Many receipts were written in Swahili and they asked for translation,
failing to realize the absurdity in asking the suspect (me) to do the
interpretation. Why did I have four receipts for the same guest house for four
separate dates? They told me this is odd
behavior, all of that coming and going.
We got buried in the minutiae of my travels. Yes, I went to
Dubai to visit a family member, and had a last minute trip to Jordan because
last minute travel is normal in an “airline family,” and yes I traveled to
Kenya where I bounced all around the country because I have teaching, research,
a non-profit and a safari company there. The opportunity in Mauritius came up
when I met someone at a meeting in Colombia in February to teach in workshop
about the social considerations of endangered species recovery.
I had
a moment when I wondered if my life was really as unfocused as it sounded when I verbally explained it, and made a mental note to do some thinking about it later,
perhaps when I had my shoes back.
I feared they would keep the envelope labeled “confidential”.
It held every receipt from two months of travel, and I would rather spend
months in a Mauritius prison then return to the university and have to look the
bureaucrats in the face and tell them I had no receipts. If they intended to
keep the envelope and leave me receipt-less, then I would in fact seek asylum
in Mauritius or wherever Eric Snowden settled; that seemed to be working for him.
Eventually, I was allowed to enter Mauritius though I don’t
think the decision was unanimous. I never found out what it was they suspected.
I had a beautiful week in Mauritius.

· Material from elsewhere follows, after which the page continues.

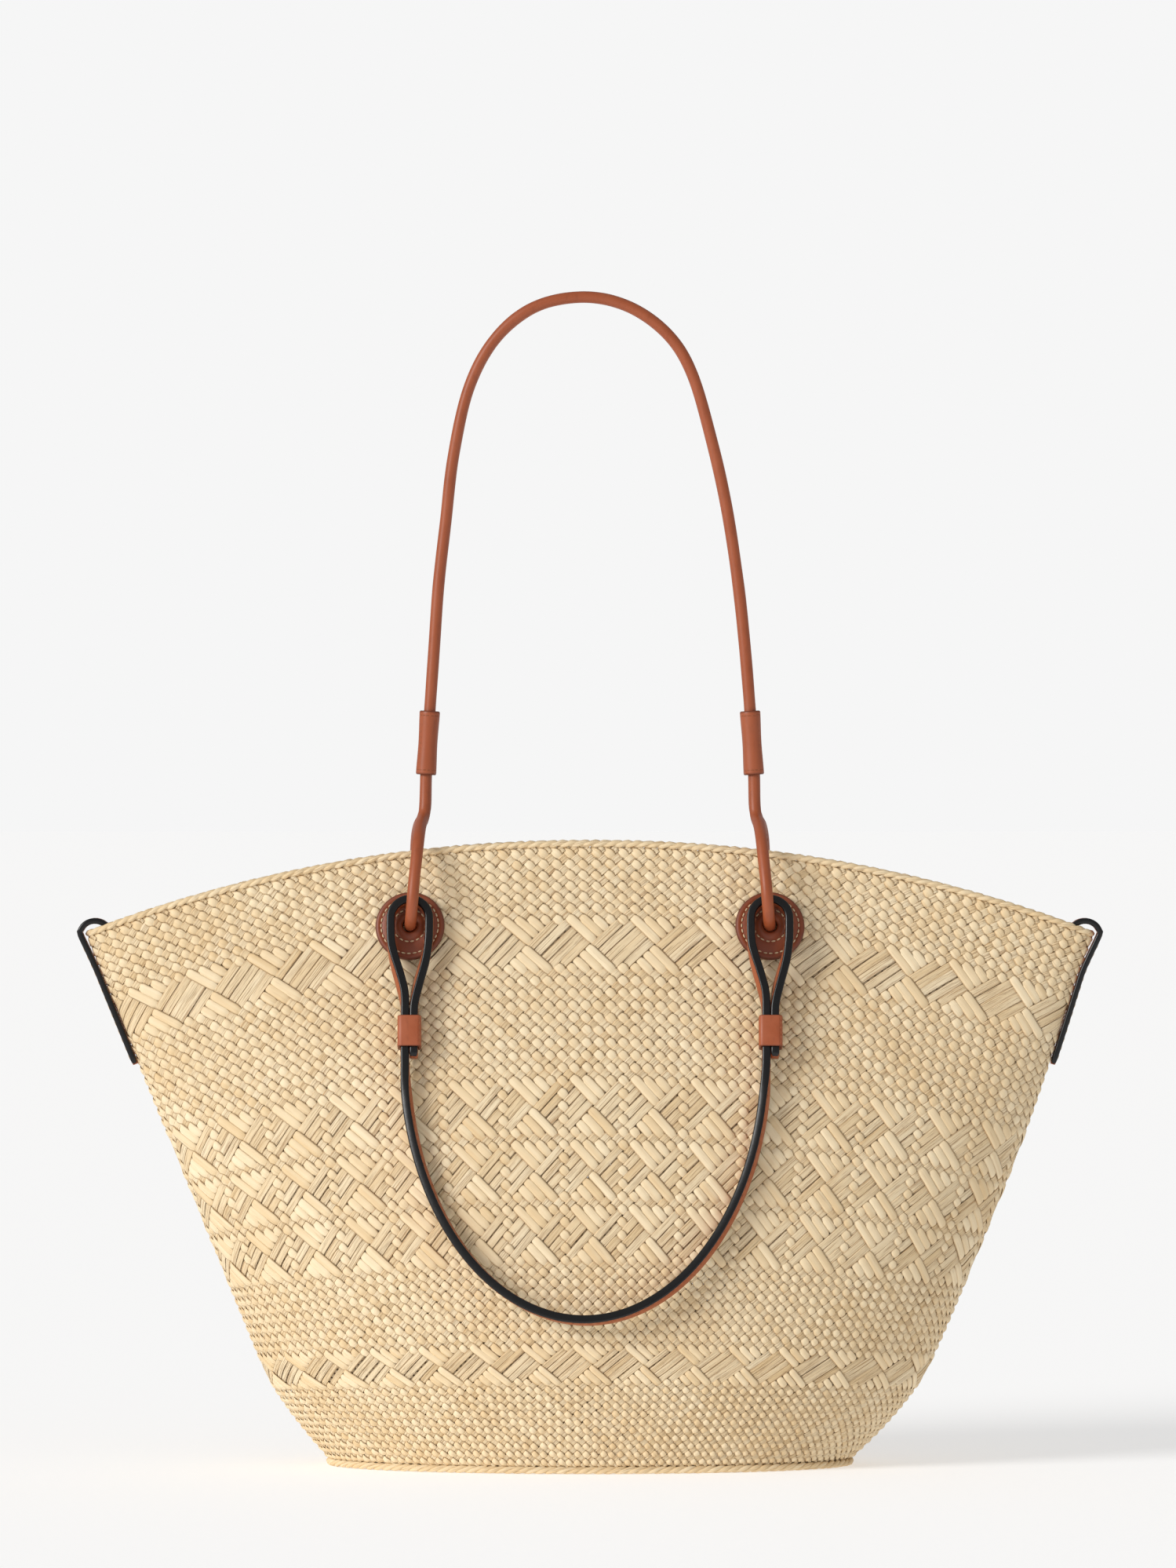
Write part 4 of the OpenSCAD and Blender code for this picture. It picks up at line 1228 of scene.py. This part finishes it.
class BASKET_OT_stage(bpy.types.Operator):
    """Set up the floor, the lights and the camera"""
    bl_idname = "basket.stage"
    bl_label = "Set Stage"

    floor_half = 60.0
    floor_shade, floor_glow = 0.85, 0.42
    sky_light, sky_seen = 0.42, 0.922     # strength for the object, and as the backdrop
    key_strength, key_angle = 2.05, math.radians(26)
    key_towards = (0.83, 0.62, -0.42)
    distance = 4.5       # of the camera, in metres
    view_height = 0.7992
    eye = (-0.001, 0.3468)

    def execute(self, context):
        bm = bmesh.new()
        bmesh.ops.create_grid(bm, x_segments=12, y_segments=12, size=self.floor_half)
        floor = Finish("studio_floor", Roughness=0.9, Specular_IOR_Level=0.1,
                       Emission_Color=(1, 1, 1, 1), Emission_Strength=self.floor_glow)
        speckle = floor.noise(floor.here(), 3.0, 1.0)
        shade = tuple(self.floor_shade * c for c in context.scene.basket_colours.floor)
        floor.feed(Base_Color=floor.mixed(speckle * 0.05, shade, tuple(c * 0.97 for c in shade)))
        obj = make_object("studio_floor", bm, floor.material)
        world = bpy.data.worlds.new("studio")
        world.use_nodes = True
        nodes, links = world.node_tree.nodes, world.node_tree.links
        sky = nodes["Background"]
        sky.inputs[0].default_value = (1, 1, 1, 1)
        sky.inputs[1].default_value = self.sky_light
        seen = nodes.new("ShaderNodeBackground")
        seen.inputs[0].default_value = (1, 1, 1, 1)
        seen.inputs[1].default_value = self.sky_seen
        path, either = nodes.new("ShaderNodeLightPath"), nodes.new("ShaderNodeMixShader")
        links.new(path.outputs["Is Camera Ray"], either.inputs[0])
        links.new(sky.outputs[0], either.inputs[1])
        links.new(seen.outputs[0], either.inputs[2])
        links.new(either.outputs[0], nodes["World Output"].inputs[0])
        context.scene.world = world
        data = bpy.data.lights.new("key", "SUN")
        data.energy, data.angle = self.key_strength, self.key_angle
        data.color = (1.0, 0.985, 0.965)
        key = bpy.data.objects.new("key", data)
        context.collection.objects.link(key)
        key.rotation_euler = Vector(self.key_towards).to_track_quat("-Z", "Y").to_euler()
        data = bpy.data.cameras.new("studio_camera")
        data.sensor_fit = "VERTICAL"
        data.sensor_height = 36
        data.lens = 36 * self.distance / self.view_height
        camera = bpy.data.objects.new("studio_camera", data)
        context.collection.objects.link(camera)
        camera.location = (self.eye[0], -self.distance, self.eye[1])
        camera.rotation_euler = (math.pi / 2, 0, 0)
        context.scene.camera = camera
        context.scene.view_settings.view_transform = "Standard"
        return {"FINISHED"}


class BASKET_PT_panel(bpy.types.Panel):
    """Sizes, colours and steps of the basket bag"""
    bl_idname = "BASKET_PT_panel"
    bl_label = "Palm Basket"
    bl_space_type = "VIEW_3D"
    bl_region_type = "UI"
    bl_category = "Basket"

    def draw(self, context):
        for group in PROPERTY_GROUPS:
            settings = getattr(context.scene, group)
            box = self.layout.box()
            for name in type(settings).__annotations__:
                box.prop(settings, name)
        for operator in OPERATORS:
            self.layout.operator(operator.bl_idname)


PROPERTY_GROUPS = {"basket_sizes": BASKET_PG_sizes, "basket_leather": BASKET_PG_leather,
                   "basket_colours": BASKET_PG_colours}
OPERATORS = (BASKET_OT_wall, BASKET_OT_base, BASKET_OT_edges, BASKET_OT_patches, BASKET_OT_tabs,
             BASKET_OT_cord, BASKET_OT_sleeves, BASKET_OT_straps, BASKET_OT_stage)


def register():
    for cls in (*PROPERTY_GROUPS.values(), *OPERATORS, BASKET_PT_panel):
        bpy.utils.register_class(cls)
    for name, cls in PROPERTY_GROUPS.items():
        setattr(bpy.types.Scene, name, bpy.props.PointerProperty(type=cls))


def unregister():
    for name in PROPERTY_GROUPS:
        delattr(bpy.types.Scene, name)
    for cls in reversed((*PROPERTY_GROUPS.values(), *OPERATORS, BASKET_PT_panel)):
        bpy.utils.unregister_class(cls)


def main():
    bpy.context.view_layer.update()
    register()
    for operator in OPERATORS:
        area, name = operator.bl_idname.split(".")
        getattr(getattr(bpy.ops, area), name)()


if __name__ == "__main__":
    main()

I went scuba diving for
the first time in years, sea kayaked, hiked, ate a lot of bread and cheese
(Mauritius is former French colony), and soaked in the island lifestyle. The
organizations for which I taught – the Durrell Institute and the Mauritius
Wildlife Foundation – have some great people, the kind of people you want to
keep working with because of the professional fulfillment and fun that comes
along with it.
I’m en route back to the U.S. at this moment, on first class
on Emirates Airlines which is even more unbelievable than my business class
seat on the way over. The suite area fully encloses via electronic slide doors,
I was given a pair of flannel pajamas to keep, there are two showers at the
front, and a long menu from which I can order anything at anytime. This is barely reality.
I have a good life. No, I have a great life. And a lucky
life. Not because I have grilled salmon, a bowl of fresh fruit and a glass of
Bordeaux on the way shortly while I sit here in my new pajamas on the upper
deck of an international flight. Because I had the dumb luck to be born in a
country where you can set a vision for your life and chart a viable path to
achieve it; a family where achievement, independence and travel were nurtured
and encouraged; and the means to have experiences that help you realize just
how damn lucky all of this really is, including a job where you can earn the
opportunity to escape your routine and let your mind and body wander around the
world’s places.
I have about another month of sabbatical but the signs of
its end are emerging. Requests for meetings, emails from students about Fall
courses, a dog protesting my absence by jumping the fence periodically, so I'm told. My
clothes have only been hand-washed and dried for the past two months and are
getting stretched out; most of my shorts and pants barely stay around
my waist and my dad would be appalled at the sag. I
return home and will complete this sabbatical as fulfilled as ever, perhaps
with a clearer sense of purpose for my time on this planet, and assuredness that
things have worked out well in the big picture.